• **Prompt**:
Pick out the lines containing "scene".

• **Given data**:
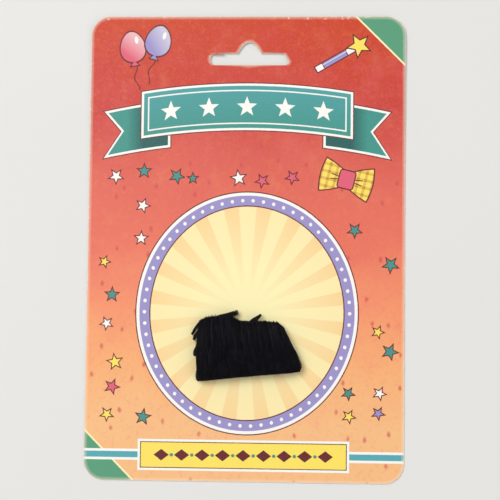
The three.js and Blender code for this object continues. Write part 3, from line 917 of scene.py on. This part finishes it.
def fibres_rooted(low, high, count):
    """Paths, radii and tones of fibres rooted evenly over the cloth between two places along the lines of
    hair. A fibre runs down its line by its length times run to the power 1.2, drifts to the middle of its
    lock as run to the power 1.4, and climbs to the pile's surface, or to a share of it where it stays sunk,
    as run to the power climb. Next to the cloth's rim it swings out over the rim first."""
    lines, alongs = even(count), even(count, low, high)
    row = np.floor(alongs * LOCK_ROWS)
    stagger = 0.5 * (row % 2)
    lock = np.floor(lines * LOCK_COLUMNS + stagger)
    lock_line = (lock + 0.5 - stagger) / LOCK_COLUMNS
    kind = (lock * 7 + row * 131).astype(int) % LOCK_KINDS
    lock_sway, lock_long, lock_lift = (
        np.random.default_rng(seed).normal(0, 1, LOCK_KINDS)[kind] for seed in LOCK_SEEDS
    )
    length = FIBRE_LENGTH * (1 + 0.09 * lock_long + 0.07 * bell(count))
    cut = column("reach", lines) * (1 + 0.005 * bell(count))
    clipped = alongs + length > cut
    run = ALONG_FIBRE * np.clip((cut - alongs) / length, 0.02, 1) ** (1 / 1.2)
    rim_side, rim_end = CLOTH_MARGIN / PILE_WIDTH, CLOTH_MARGIN / PILE_HEIGHT
    root_line = rim_side + lines * (1 - 2 * rim_side)
    root_along = rim_end + alongs * (1 - 2 * rim_end)
    swing = np.clip(run / OVER_RIM_BY, 0, 1)
    swing = swing**2 * (3 - 2 * swing)
    along = alongs + length * run**1.2 + (root_along - alongs) * (1 - swing)
    along = along - BACK_OVERHANG * np.exp(-alongs / 0.05) * np.sin(np.pi * run**0.6)
    along = np.minimum(along, cut)
    gather = (0.6 + 0.12 * bell(count)) * run**1.4
    line = lines + (lock_line - lines) * gather
    line = line + (0.006 * lock_sway + 0.006 * bell(count)) * run
    line = line + (root_line - lines) * (1 - swing)
    climb = np.interp(alongs, [0.0, 0.3], [0.4, 0.62])
    sunk = even(count) < SUNK_SHARE
    level = np.clip(0.98 + 0.035 * lock_lift + 0.04 * bell(count), 0.75, 1.07)
    level = np.where(sunk, even(count, 0.2, 0.95), level)
    height = CLOTH_THICKNESS + pile_height(line, along) * run**climb * level - FIBRE_SINK * (1 - swing)
    across, up = pile_point(line, along)
    across = across + FIBRE_WAVE * bell(count) * np.sin(np.pi * run)
    radius = FIBRE_RADIUS * (1 + 0.15 * bell(count))
    taper = 1 - np.where(clipped, 0.1, 0.72) * run**3
    return on_card(across, up, height), radius * taper, fibre_tones(count)


ROOTED_IN = {
    "upper_fibres": (0.0, 0.22),
    "middle_fibres": (0.22, 0.46),
    "lower_fibres": (0.46, 0.72),
    "clipped_fibres": (0.72, 1.0),
}
for name, (low, high) in ROOTED_IN.items():
    fibre_mesh(name, *fibres_rooted(low, high, FIBRES_PER_PIECE))

# The moustache: the fibres at the rim
# The outermost fibres have no neighbours to stand on, so they flop over the cloth's cut edge and hide it and
# the pad under it. Along the lower edge the scissors cut them off flush with the rest.
RIM_FIBRES = 5000
RIM_SHARES = [0.28, 0.42, 0.15, 0.15]
RIM_SEAT = 1.1 * MM
RIM_TIP_MOST = 2.4 * MM
CARD_CLEARANCE = 0.14 * MM


def rim_fibres():
    """Each runs outwards by s from a root near one side of the cloth. Its height is that of the cloth plus a
    hump of sin(pi s), and falls by s squared towards the height at which its tip hangs over the card."""
    s, count = ALONG_FIBRE, RIM_FIBRES
    side_of = random.choice(4, (count, 1), p=RIM_SHARES)
    back, cut, left, right = (side_of == number for number in range(4))
    place = even(count)
    inset = CLOTH_MARGIN + RIM_SEAT * even(count)
    from_rim = inset - inset * even(count, 0.86, 1.0) * s
    across_in, along_in = from_rim / PILE_WIDTH, from_rim / PILE_HEIGHT
    line = np.where(left, across_in, np.where(right, 1 - across_in, place))
    along = np.where(back, along_in, np.where(cut, 1 - along_in, place))
    drift = 0.02 * bell(count) * s
    line = line + np.where(left | right, 0.0, drift * 0.6)
    along = along + np.where(left | right, (0.05 + drift) * s, 0.0)
    line, along = np.clip(line, 0.002, 0.998), np.minimum(along, 1)
    across, up = pile_point(line, along * column("reach", line))
    hump = even(count, 0.1, 0.9) * MM
    tip_height = even(count) ** 2.6 * RIM_TIP_MOST
    lowest = CARD_LOW.z + CARD_THICKNESS + CARD_CLEARANCE - CLOTH_FOOT
    fall = (lowest + tip_height - CLOTH_THICKNESS) * s**2
    height = CLOTH_THICKNESS - FIBRE_SINK / 2 + hump * np.sin(np.pi * s) + fall
    radius = FIBRE_RADIUS * (1 - 0.45 * s**3) * np.ones((count, 1))
    return on_card(across, up, height), radius, np.clip(0.3 + 0.3 * bell(count), 0, 1)


fibre_mesh("rim_fibres", *rim_fibres())

# The moustache: its stray tufts
# Locks that were brushed or pulled out of line: two point to the right along the top edge, and the others
# stand out at the ragged left side. Single hairs stray all round.
TUFT_FIBRES = 230
TUFT_FRAY = 0.21 * MM
STRAY_FIBRES = 110
TUFTS = {
    "line": [0.27, 0.575, 0.06, 0.02, 0.03, 0.03],
    "along": [0.055, 0.06, 0.03, 0.2, 0.45, 0.8],
    "to_across": [0.179, 0.108, -0.109, -0.058, -0.049, -0.032],
    "to_up": [0.073, 0.128, -0.2, -0.112, -0.13, -0.17],
    "bow": [-0.2, 0.1, -0.3, -0.3, -0.4, -0.2],
    "droop": [0.9, 0.8, 1.2, 1.1, 0.7, 0.5],
    "width": [3.0, 2.2, 1.4, 1.8, 2.6, 2.1],
    "tip": [0.56, 0.16, 0.26, 0.24, 0.3, 0.26],
    "closing": [1.6, 1.6, 0.8, 0.9, 1.0, 1.0],
}


def tuft_fibres(line, along, to_across, to_up, bow, droop, width, tip, closing):
    """Fibres of one tuft. Its axis is the straight line from root to tip, bowed by sin(pi s), and it droops
    by s squared. The fibres stand round it in a disc that closes to its tip share as s to the power closing,
    each of a length of its own, and they stray a little in the middle and more towards the tip."""
    s, hump, count = ALONG_FIBRE, np.sin(np.pi * ALONG_FIBRE), TUFT_FIBRES
    root_across, root_up = pile_point(line, along)
    turn = even(count, 0, TWO_PI)
    out = width / 2 * MM * np.sqrt(even(count))
    reach = s * (1.03 - 0.3 * even(count) ** 2.4)
    to_across, to_up = to_across * PILE_WIDTH, to_up * PILE_HEIGHT
    long = math.hypot(to_across, to_up)
    close = 1 - (1 - tip) * s**closing
    stray = TUFT_FRAY * (0.35 * hump + s**2)
    aside = out * np.cos(turn) * close + bow * MM * hump + bell(count) * stray
    across = root_across + reach * to_across - aside * to_up / long
    up = root_up + reach * to_up + aside * to_across / long
    rise = 0.42 * pile_height(line, along) + 0.15 * MM * hump - droop * MM * s**2
    height = CLOTH_THICKNESS + rise + 0.5 * out * np.sin(turn) * close + bell(count) * stray
    radius = FIBRE_RADIUS * (1 - 0.6 * s**3) * np.ones((count, 1))
    return on_card(across, up, height), radius, fibre_tones(count)


def single_strays():
    """Ordinary fibres that wander off: sideways and up by a share of s squared."""
    paths, radii, tones = fibres_rooted(0.0, 0.9, STRAY_FIBRES)
    wander = random.normal(0, 1, (STRAY_FIBRES, 1, 3)) * np.array([0.9, 0.4, 0.0]) * MM
    lift = np.abs(random.normal(0, 1, (STRAY_FIBRES, 1, 3))) * np.array([0.0, 0.0, 0.35]) * MM
    return paths + (wander + lift) * ALONG_FIBRE[..., None] ** 2, radii * 0.85, tones


tuft_parts = [tuft_fibres(*row) for row in zip(*TUFTS.values())] + [single_strays()]
fibre_mesh("stray_tufts", *(np.concatenate(part) for part in zip(*tuft_parts)))

# The studio
# A plain pale floor that the card lies on, a large soft light from the upper left, a weaker one from the
# right, and a camera almost straight above the card, a little to the right and below its middle.
FLOOR_SIZE = 60.0
AIR_OVERHEAD = 0.34
AIR_AT_HORIZON = 0.8
FLOOR_DROP = 0.02 * MM
FAR_FLOOR_GLOW = 0.42
LAMP_HEIGHT = 1200.0
CAMERA_PLACE = (0.0361, -0.0469, 0.6136)
CAMERA_TURN = (4.293, 3.147, 0.669)
CAMERA_LENS = 110.0


def floor():
    """Lamplight on the floor falls off as (h squared / (h squared + r squared)) squared, for a lamp h mm up
    and a place r mm away. The floor glows by what is missing, and meets the air without a dark band."""
    material, surface, place = new_material("studio_floor")
    colour = (noise(place, 120.0, 2.0) * 0.5).mix(rgb(232, 231, 228), rgb(224, 223, 220))
    x, y = place.part(0), place.part(1)
    lit = LAMP_HEIGHT**2 / (x * x + y * y + LAMP_HEIGHT**2)
    glow = ((1.0 - lit * lit) * FAR_FLOOR_GLOW).mix(rgb(0, 0, 0), rgb(255, 255, 255))
    wire(surface, Base_Color=colour, Roughness=0.75, Emission_Color=glow, Emission_Strength=1.0)
    half, level = FLOOR_SIZE / 2, CARD_LOW.z - FLOOR_DROP
    points = [(-half, -half, level), (half, -half, level), (half, half, level), (-half, half, level)]
    return put_mesh("floor", points, [0, 1, 2, 3], [4], [material])


def soft_light(name, place, size, watts, colour):
    """A square area light at that place, turned to face the card's middle."""
    data = bpy.data.lights.new(name, "AREA")
    data.size, data.energy, data.color = size, watts, colour
    light = put_object(name, data)
    light.location = place
    light.rotation_euler = (-light.location).to_track_quat("-Z", "Y").to_euler()


def studio_air():
    """Pale light from all round, brighter at the horizon by (1 - height) cubed."""
    world = bpy.data.worlds.new("studio_air")
    world.use_nodes = True
    background = world.node_tree.nodes["Background"]
    height = Shade(world.node_tree).node("TexCoord", {}).part(2).held()
    strength = (1.0 - height) ** 3.0 * (AIR_AT_HORIZON - AIR_OVERHEAD) + AIR_OVERHEAD
    plug((0.98, 0.99, 1.0, 1.0), background.inputs["Color"])
    plug(strength, background.inputs["Strength"])
    return world


floor()
soft_light("key_light", (-0.5, 0.35, 1.2), 0.8, 11.2, (1.0, 0.99, 0.975))
soft_light("fill_light", (0.8, -0.4, 0.8), 1.0, 3.5, (0.96, 0.975, 1.0))
scene.world = studio_air()
scene.view_settings.view_transform = "Standard"

camera_data = bpy.data.cameras.new("photo_camera")
camera_data.lens = CAMERA_LENS
camera_data.sensor_width = 36.0
camera_data.clip_start = 0.01
camera = put_object("photo_camera", camera_data)
camera.location = CAMERA_PLACE
camera.rotation_euler = [math.radians(angle) for angle in CAMERA_TURN]
scene.camera = camera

• **Response to the exercise**:
The three.js and Blender code for this object continues. Write part 3, from line 917 of scene.py on. This part finishes it.
scene.world = studio_air()
scene.view_settings.view_transform = "Standard"
scene.camera = camera